At San Wai STW, an area of fishpond will need to be backfilled and approximately 50 trees comprising a mix of Acacia, Celtis, Mallotus and Macaranga species established on the pond bunds will need to be removed to accommodate the new extension works. Subject to a detailed tree survey it may be possible to transplant some of the better specimens to the proposed 5m wide planting reserve around the perimeter of the existing STW works to establish an effective visual screen to the site. The peripheral planting will also create a beneficial impact by replacing a portion of the unsightly container yards adjacent to the site.
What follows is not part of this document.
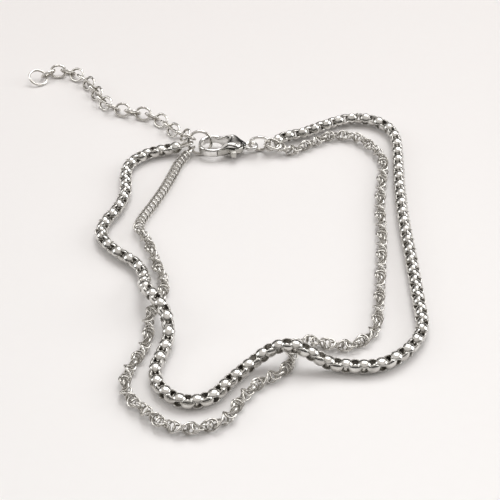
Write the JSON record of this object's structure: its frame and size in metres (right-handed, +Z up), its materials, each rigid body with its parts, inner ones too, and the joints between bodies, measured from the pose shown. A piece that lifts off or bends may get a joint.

The net landscape impact will be a gain of 0.55 ha. of mixed woodland and a loss of 0.01 ha. of grassland and 1.75 ha. of fishpond.

In addition to the proposed compensatory planting the EIA also recommended the following mitigation measures to ameliorate the landscape and visual impacts.

Ø Align new utilities clear of existing trees and boundary line of project sites
Ø Erect protective hoarding around existing trees to be retained to prevent damage during construction
Ø Store any good excavated topsoil on site for reuse in screen planting and hydroseeding works
Ø Select recessive colour scheme for the new buildings to help blend them into the surrounding landscape.

With the implementation of the recommended mitigation measures the residual landscape and visual impacts are considered acceptable during the construction and operational phases of this project.